Najd: "I guess. I am not totally free to express whatever I want in my works."
So your work is also like a mask...
Najd: "Yes, but it shows at the same time as it hides."
In a way your works are expressions of the fact that you are not able to directly express what you want to say, politically but perhaps also generally, which is a longstanding problem of representation.
Najd: "Well, to realistically represent and reproduce images that come to us from Iran is pointless. Many people watch television but don't realise what is going on, neither in Iran nor in general. We are numbed. Why would we look at these images, if they were made into a work of art? My type of painting is a silent way of expression."
In your oeuvre is there only silent expression?
Najd: "My next project, which was my proposal for the New York residency, is a statement. It is an action, an event, and a performance."
So this will not be a painting?
Najd: "I'm a painter, so painting is a part of it. I will make 192 small-scale abstract paintings of the different flags of the world."
Will we be able to recognise each flag?
Najd: "No, I don't think so.
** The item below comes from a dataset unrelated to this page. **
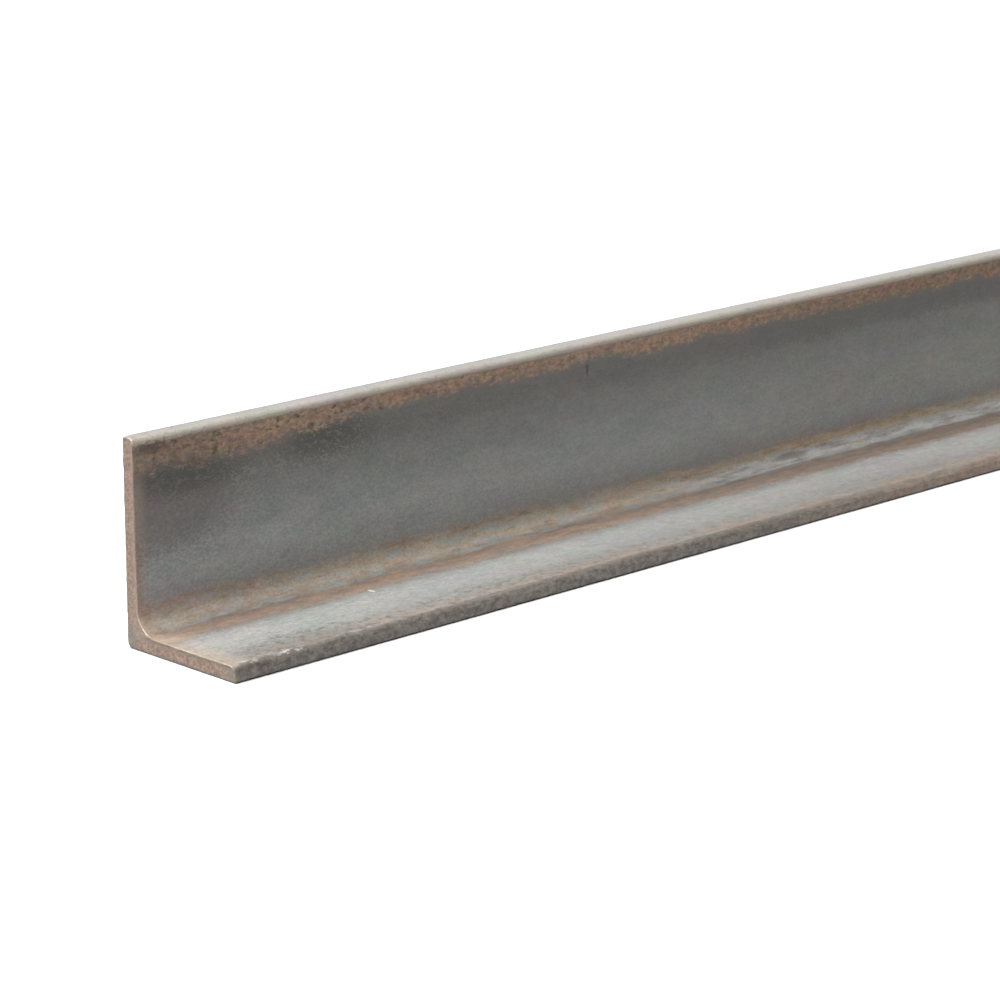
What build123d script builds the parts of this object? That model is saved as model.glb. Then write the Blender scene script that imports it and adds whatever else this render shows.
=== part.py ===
from build123d import *

import os

# One bar of hot-rolled steel angle with unequal legs, cropped to a stock length.
# The bar runs along X. Its flat leg lies on Z = 0 and points towards -Y, and its upright leg
# stands at the back with its outer face towards +Y. The origin is under the bar's middle.

# Driving dimensions, in millimetres
LENGTH = 1000.0
UPRIGHT_LEG = 65.0  # outside height, over the heel
FLAT_LEG = 50.0  # outside width, over the heel
THICKNESS = 5.0  # of both legs, whose sides are parallel
ROOT_RADIUS = 8.0  # hollow fillet between the legs' inner faces
TOE_RADIUS = 2.0  # where each leg's inner face turns into its toe
TIP_RADIUS = 0.8  # where each leg's outer face turns into its toe
HEEL_RADIUS = 2.0  # where the two outer faces meet
END_ROUNDING = 0.5  # the edge that the shear draws down all round each cut end

# A thin leg has less room for the two roundings of its toe
toe_radius = min(TOE_RADIUS, 0.6 * THICKNESS)
tip_radius = min(TIP_RADIUS, 0.3 * THICKNESS)

# Places in the section, in the sketch's own coordinates: along Y, then along Z
BACK = FLAT_LEG / 2
FRONT = -FLAT_LEG / 2
HEEL = (BACK, 0.0)
UPRIGHT_TIP = (BACK, UPRIGHT_LEG)
UPRIGHT_TOE = (BACK - THICKNESS, UPRIGHT_LEG)
ROOT = (BACK - THICKNESS, THICKNESS)
FLAT_TOE = (FRONT, THICKNESS)
FLAT_TIP = (FRONT, 0.0)

os.makedirs("parts", exist_ok=True)

with BuildPart() as angle_section:
    with BuildSketch(Plane.YZ.offset(-LENGTH / 2)):
        with BuildLine():
            FilletPolyline(
                HEEL,
                UPRIGHT_TIP,
                UPRIGHT_TOE,
                ROOT,
                FLAT_TOE,
                FLAT_TIP,
                radius=(HEEL_RADIUS, tip_radius, toe_radius, ROOT_RADIUS, toe_radius, tip_radius),
                close=True,
            )
        make_face()
    extrude(amount=LENGTH)
    cut_ends = angle_section.faces().filter_by(Axis.X)
    fillet(cut_ends.edges(), END_ROUNDING)

angle_section.part.label = "angle_section"
export_step(angle_section.part, "parts/angle_section.step")
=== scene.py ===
import math
from functools import reduce
from types import SimpleNamespace

import bmesh
import bpy
from bpy.props import FloatProperty, FloatVectorProperty, PointerProperty
from mathutils import Euler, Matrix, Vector, noise


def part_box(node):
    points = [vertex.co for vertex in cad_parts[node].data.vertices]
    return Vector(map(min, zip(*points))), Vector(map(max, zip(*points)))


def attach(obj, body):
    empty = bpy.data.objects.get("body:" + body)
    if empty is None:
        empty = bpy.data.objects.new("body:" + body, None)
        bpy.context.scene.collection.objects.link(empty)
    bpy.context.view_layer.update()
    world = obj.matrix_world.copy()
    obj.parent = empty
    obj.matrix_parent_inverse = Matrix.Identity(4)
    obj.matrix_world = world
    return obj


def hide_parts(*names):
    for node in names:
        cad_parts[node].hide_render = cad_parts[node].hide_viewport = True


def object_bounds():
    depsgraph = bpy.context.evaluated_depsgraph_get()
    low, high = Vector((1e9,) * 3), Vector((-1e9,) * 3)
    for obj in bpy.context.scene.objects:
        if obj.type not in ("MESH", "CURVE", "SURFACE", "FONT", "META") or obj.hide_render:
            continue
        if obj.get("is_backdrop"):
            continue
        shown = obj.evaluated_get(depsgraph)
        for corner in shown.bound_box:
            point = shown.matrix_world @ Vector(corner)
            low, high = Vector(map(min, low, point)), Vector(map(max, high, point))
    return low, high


bl_info = {
    "name": "Steel Angle Bar",
    "version": (1, 0, 0),
    "blender": (4, 5, 0),
    "location": "View3D > Sidebar > Angle Bar",
    "description": "Builds a hot-rolled steel angle bar with mill scale, rust and sheared ends",
    "category": "Object",
}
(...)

I will use the same colours, but the surface will be too abstract for the flag to be recognisable. The working title is ‘Non-Existent Flag Project'."
You are destroying flags?
Najd: "I am making the statement that flags are not really necessary and that we shouldn't need them. The performance part will involve all the flags of the world in a ceremonial presentation."
A kind of ritual?
Najd: "Yes. Involving national identity."
Will it be surrounded by controversy?
Najd: "Not at all. The idea behind it will show that we can all be united..."
No Borders?
Najd: "Yes. No borders. More importance to life, less importance to what are often just random lines drawn on a map."
This is a big step in your work, your first performative work and first really explicit statement. Although it will be a universal statement, this will probably be your most personal work to date.
Najd: "I agree. This statement will open up a dialogue with the viewer. The ideas I am exposing are more accessible, so I am also making myself more vulnerable."